DESCRIPTION OF THE TASK » Everything from the line containing "Write the OpenSCAD" down to the line containing "vacuum_gap = 2.4; // [2:0.1:2.6]" is to be returned exactly; include both boundary lines and leave out all others.

STORED RECORDS »
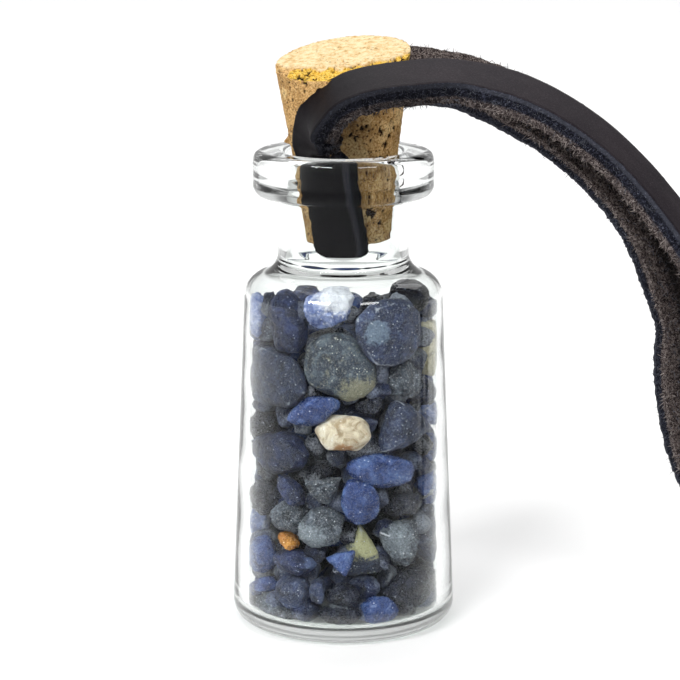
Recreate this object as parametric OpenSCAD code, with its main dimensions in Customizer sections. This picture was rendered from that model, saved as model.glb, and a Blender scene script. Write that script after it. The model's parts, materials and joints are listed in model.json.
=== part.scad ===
// Bottle pendant: a corked glass vial of stone chips on a flat leather neck strap.
// Millimetres, +Z up. The origin is the middle of the bottle's foot, on the surface that it stands on.
// The side seen in front looks towards -Y, and the strap is laid out towards +X.

/* [Bottle] */
// Height of the bottle from the surface to the top of its lip
bottle_h = 40; // [36:0.5:48]
// Diameter of the body at its widest, just above the foot
body_d = 18.8; // [18:0.2:24]
// How much narrower the body is at the shoulder than at the foot
body_taper = 2.2; // [0:0.1:2.6]
// Height of the straight side, where the shoulder starts to curve in
side_h = 27.8; // [24:0.2:29]
// Radius of the shoulder's curve
shoulder_r = 2; // [1.4:0.1:2.6]
// Radius of the rounded heel under the body
heel_r = 1.5; // [0.8:0.1:2.2]
// Thickness of the glass bottom
bottom_t = 1.2; // [1:0.1:2.4]
// Thickness of the wall beside the shoulder
wall_top = 0.35; // [0.3:0.05:0.8]
// Thickness of the wall beside the foot
wall_foot = 1.25; // [1:0.05:1.8]
// Outer diameter of the neck
neck_d = 10.9; // [10.6:0.1:12]
// Diameter of the bore that the cork plugs
bore_d = 9.4; // [9:0.1:9.8]

/* [Lip] */
// Outer diameter of the thick lip
lip_d = 15; // [13:0.2:17]
// Height of the lip
lip_h = 3.7; // [2.6:0.1:5]
// Radius of the lip's rounded outer edges
lip_round = 0.8; // [0.3:0.1:1.2]
// Radius of the rounded edge of the mouth
mouth_round = 0.7; // [0.3:0.1:0.9]

/* [Cork] */
// Diameter of the cork across its top
cork_top_d = 11.2; // [10:0.1:12]
// Diameter of the cork across its bottom
cork_end_d = 7; // [6.2:0.1:7.6]
// Length of the cork that is down in the neck
cork_in = 7.4; // [5.5:0.1:8]
// Height of the middle of the cork's top above the lip
cork_out = 7.6; // [6.5:0.1:9]
// Lean of the cork to the left, in degrees
cork_lean = 2.2; // [0:0.1:2.5]
// Slope of the cork's cut top, down to the left, in degrees
cork_slope = 7.5; // [0:0.5:10]
// Slope of the cork's cut top, down to the front, in degrees
cork_fall = 11; // [0:0.5:14]

/* [Strap] */
// Width of the leather strap
strap_w = 5; // [4:0.1:5.2]
// Thickness of the leather strap
strap_t = 2; // [1.4:0.1:2.2]
// Cut-off corner of the strap's edges
strap_edge = 0.3; // [0.1:0.05:0.4]
// Thickness of the strap where the cork squeezes it
pinched_t = 1.5; // [1.1:0.1:1.7]
// How far the strap's ends reach below the cork
strap_past = 0.8; // [0.2:0.1:1]
// Height of the arch's middle line above the lip
arch_rise = 6.1; // [5.8:0.1:8]
// Distance from the bottle's axis to where the arch has come down
arch_reach = 50; // [46:1:60]
// Length of the ring that the strap lies in beyond the arch
ring_l = 149; // [100:1:170]
// Width of that ring
ring_w = 144; // [100:1:170]

/* [Stones] */
// Usual size of a stone chip
chip = 5; // [4.6:0.1:5.4]
// Height of the filling above the glass bottom
fill_h = 27.6; // [24:0.2:27.8]
// Layers of chips behind the ones that are set by hand
fill_layers = 9; // [8:1:10]
// How high those chips reach, as a share of the filling
back_high = 0.92; // [0.88:0.01:1]

/* [Gaps] */
// Gap between neighbouring stones
stone_gap = 0.12; // [0.1:0.02:0.2]
// Gap between the filling and the glass
glass_gap = 0.1; // [0.1:0.02:0.2]
// Gap between the strap, the cork and the bore
squeeze_gap = 0.12; // [0.1:0.02:0.2]

/* [Hidden] */
$fn = 96;
body_r = body_d / 2;
top_r = body_r - body_taper / 2;
neck_r = neck_d / 2;
bore_r = bore_d / 2;
lip_r = lip_d / 2;
lip_low = bottle_h - lip_h;
inner_r = top_r - wall_top;
foot_r = body_r - wall_foot;
// Radius of the inside corner between the wall and the bottom
inner_heel = 0.5 * heel_r;
// Height where the straight inside of the wall begins, and the radius of the shoulder's inside
inside_low = bottom_t + inner_heel;
shoulder_in = shoulder_r - wall_top / 2;
cork_low = bottle_h - cork_in;
// How far the cork stands to the right of the bore's axis
cork_off = 0.15;
// Rows of the strap's route, from each end, along which it presses into the cork
pressed_rows = 11;
// How far above the lip the flats that the strap's ends press into the cork reach
flats_over = 0.9;
// How far to the side the strap passes the middle of the cork
beside = (cork_top_d + strap_w) / 2;
// Points on a rounded stretch of an outline
arc_steps = 6;

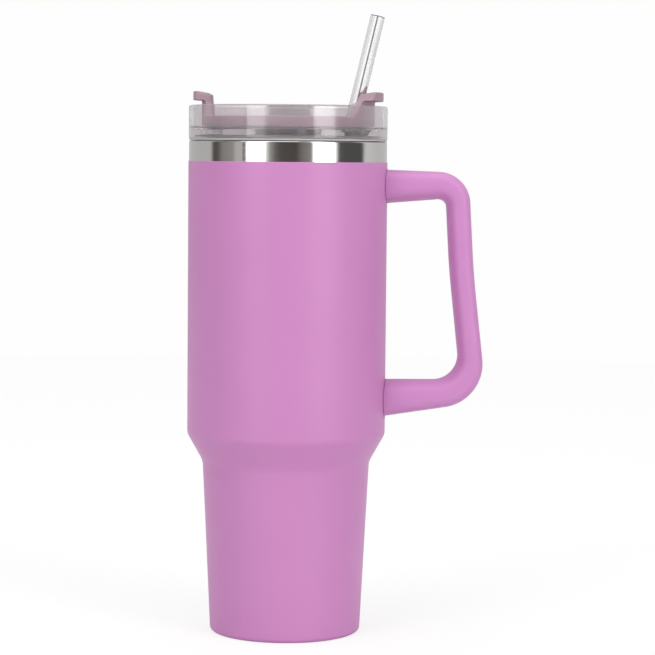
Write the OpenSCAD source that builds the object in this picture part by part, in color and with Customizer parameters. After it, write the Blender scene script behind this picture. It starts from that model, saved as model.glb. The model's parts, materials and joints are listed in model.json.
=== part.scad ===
// Insulated tumbler with handle, press-in lid, rotating cover and straw.
// Millimetres, +Z up. The origin is on the cup's axis at the table; the handle points to +X.

/* [Cup] */
// Outer radius of the upper body
body_r = 48.75; // [48.25:0.05:50]
// Radius where the shank meets the shoulder
neck_r = 41.1; // [39:0.1:42]
// Radius of the shank at the table
base_r = 37; // [36:0.1:38]
// Height of the shank's top
neck_h = 84.5; // [78:0.1:88]
// Height where the shoulder meets the upper body
shoulder_h = 98.2; // [94:0.1:104]
// Height of the painted shell's top edge
paint_h = 231.7; // [226:0.1:232]
// Height of the steel rim
rim_h = 241.7; // [240:0.1:242]
// Thickness of the steel sheet
wall = 0.6; // [0.5:0.1:0.8]
// Width of the vacuum space between the two walls
vacuum_gap = 2.4; // [2:0.1:2.6]

/* [Handle] */
// Width of the handle, along Y
handle_w = 22; // [21:0.5:26]
// Height of the upper arm's top edge at the body
arm_top = 228.3; // [227:0.1:229]
// Height of the lower arm's bottom edge at the body
arm_bottom = 106.7; // [105:0.1:108]
// Wall thickness of the handle halves
handle_wall = 2.8; // [2.4:0.1:3]

/* [Lid] */
// Height of the clear ring's lower edge
ring_bottom = 242.7; // [242.6:0.1:243]
// Height of the clear ring's upper edge
ring_top = 258.8; // [257:0.1:260]
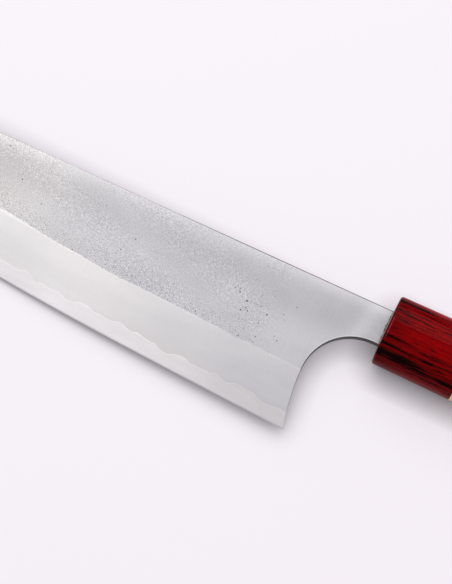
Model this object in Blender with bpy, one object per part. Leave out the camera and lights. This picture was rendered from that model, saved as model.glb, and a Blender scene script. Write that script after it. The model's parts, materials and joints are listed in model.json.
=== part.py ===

OUTPUT »
Write the OpenSCAD source that builds the object in this picture part by part, in color and with Customizer parameters. After it, write the Blender scene script behind this picture. It starts from that model, saved as model.glb. The model's parts, materials and joints are listed in model.json.
=== part.scad ===
// Insulated tumbler with handle, press-in lid, rotating cover and straw.
// Millimetres, +Z up. The origin is on the cup's axis at the table; the handle points to +X.

/* [Cup] */
// Outer radius of the upper body
body_r = 48.75; // [48.25:0.05:50]
// Radius where the shank meets the shoulder
neck_r = 41.1; // [39:0.1:42]
// Radius of the shank at the table
base_r = 37; // [36:0.1:38]
// Height of the shank's top
neck_h = 84.5; // [78:0.1:88]
// Height where the shoulder meets the upper body
shoulder_h = 98.2; // [94:0.1:104]
// Height of the painted shell's top edge
paint_h = 231.7; // [226:0.1:232]
// Height of the steel rim
rim_h = 241.7; // [240:0.1:242]
// Thickness of the steel sheet
wall = 0.6; // [0.5:0.1:0.8]
// Width of the vacuum space between the two walls
vacuum_gap = 2.4; // [2:0.1:2.6]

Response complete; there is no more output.